Les véhicules de secours, les hélicoptères des pompiers ou de l’armée, les canots pneumatiques et les engins de chantier ne sont arrivés qu’après des heures interminables et la plupart des avions de sauvetage n’ont pas pu être utilisés. Ce n’est qu’au bout de quatre jours que le gouvernement a installé un centre de crise sur place.

La pleine de Thessalie est connue comme une zone potentiellement inondable, ayant déjà subi une inondation en 1994 et plus récemment en 2020. Néanmoins, malgré toutes les promesses des gouvernements concernant l’expansion des infrastructures de protection contre les inondations, rien ne s’est produit. Les ponts, les barrages et les routes sont réparées et reconstruits de la même piètre manière (sinon au mauvais endroit) comme auparavant.

Se protéger contre les catastrophes signifie lutter contre le capital

En Allemagne aussi, les infrastructures et la protection contre les catastrophes ont été et sont toujours négligées. Alors que d’énormes sommes d’argent sont injectées dans l’armée et l’armement, la coalition au pouvoir («Ampelregierung» – gouvernement «feu de circulation» qui réunit les sociaux-démocrates, les libéraux et les verts) pratique l’austérité de tous les côtés avec des coupes budgétaires de 23 % chez l’Office fédéral de protection civile et d’aide en cas de catastrophe, de 9 % chez le Fonds fédéral pour la protection de la nature, de 34 % pour l’aide humanitaire et la prévention des crises, de 10% chez l’Agence fédérale des secours techniques (THW).

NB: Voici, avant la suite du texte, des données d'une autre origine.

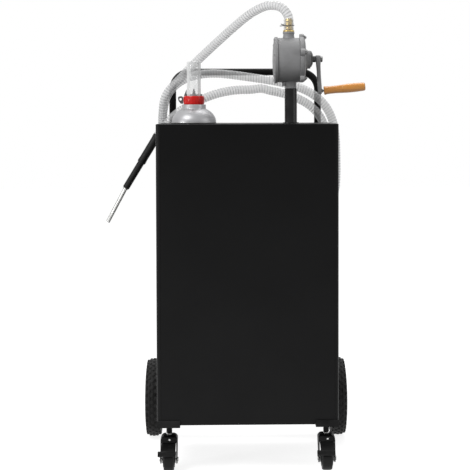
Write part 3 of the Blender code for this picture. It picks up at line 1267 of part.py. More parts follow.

Au lieu de réduire les dépenses, nous avons besoin d’investissements massifs dans la protection contre les catastrophes et encore davantage dans la protection du climat et de la nature. Afin d’atténuer directement les inondations, il est plus urgent que jamais de restaurer les rivières ainsi que les plaines inondables naturelles qui ont été nivelées. En Allemagne, 80 % des zones d’inondation naturelle des principaux fleuves ont déjà disparu. En raison de cela et des barrages, les rivières coulent beaucoup plus vite qu’auparavant, de sorte qu’un raz-de-marée dans le Rhin ne prend actuellement que 30 heures pour descendre de Bâle à Karlsruhe alors qu’en 1955 cela aurait encore pris 65 heures. Les forêts doivent être protégées et reboisées à grande échelle, notamment à proximité des cours d’eau.

Mais rien de tout cela n’arrivera tant que les entreprises privées utiliseront leurs représentants politiques dans les groupes de pression pour déterminer où l’argent de l’État est investi et comment l’énergie est produite.

Si l’on veut assurer que le réveil du cauchemar ne doit pas être un suicide, nous devons enfin priver de pouvoir ceux qui nous ont conduits au désastre. Les entreprises de l’énergie, de l’automobile et des matières premières, pour les profits desquelles des millions de personnes meurent de faim, sont brûlés ou se noient, doivent être transférées dans la propriété publique et organisées de manière démocratique. Ce n’est que si nous dépassons le capitalisme et organisons l’économie de manière démocratique que la production (y compris celle de l’énergie) pourra vraiment être transformée dans le sens de la durabilité.